How do we design and produce textile-forms for the body without creating waste?
Experiment 0 tunic and trousers: cut but unshrunk, shrunk on mould, uniformly shrunk [6 pieces]
Cotton and polyester
These textile-forms do not require new technology, only rethinking how existing technology is currently used and understood. Using an innovative design process that enables the production of 2D woven textiles with the form embedded into the weave structure, these structures and heat-reactive fibres produce zero waste garments (or other textile-forms) through cutting and heat-forming over a 3D mould, with minimal or no assembly required. The textile-form can also be uniformly shrunk or altered with heat over many alternative forms to manipulate its form further at any stage of this lifetime. The overall aesthetic expression of the garment – its texture and form – emerges from the making process, and is therefore unique to each textile-form.
This process transforms garment construction from what is usually a labour-intensive hand process to an almost fully automated one – and front loading or reversing the 'craft' of making to the design stage, while leaving the design perpetually ‘unfinished’. Each different decision and the sequence of alteration becomes an extension of the design and prototyping process, unveiling connections and unintended consequences of earlier decisions and material choices.
The Sulfuric Tunic, part of the Critical Textile Topologies X Planet City project, is a multimorphic textile-form, produced through whole-garment weaving.

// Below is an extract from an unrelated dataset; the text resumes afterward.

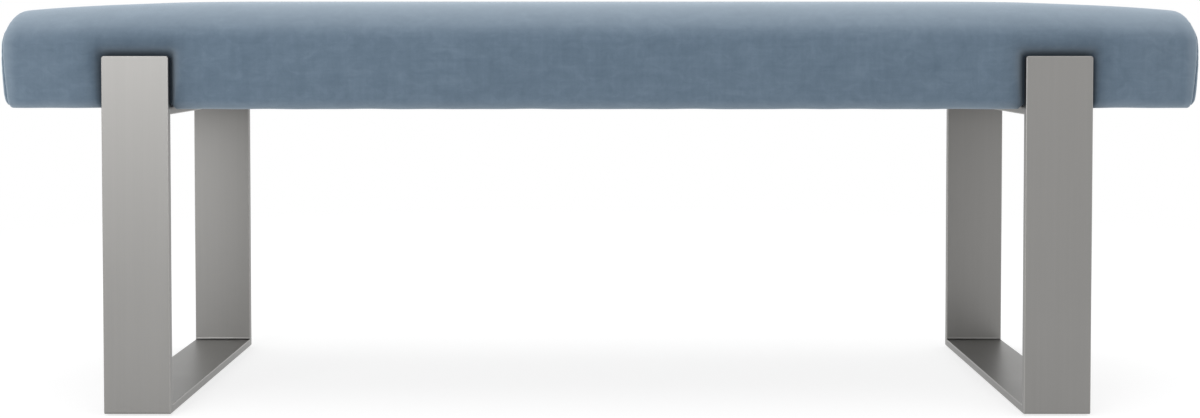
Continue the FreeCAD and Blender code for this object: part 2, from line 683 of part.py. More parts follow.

It embodies experimental design research that explores reversed crafting, zero-waste systems thinking, and complex textile behaviour. Its design incorporates notions of hyper-local manufacturing and circularity in a positive future-making context. Critical Textile Topologies is a collective of designer-researchers exploring new design expressions, processes and methods for critical understandings of textile-forms through questioning what materials, textiles, and form are.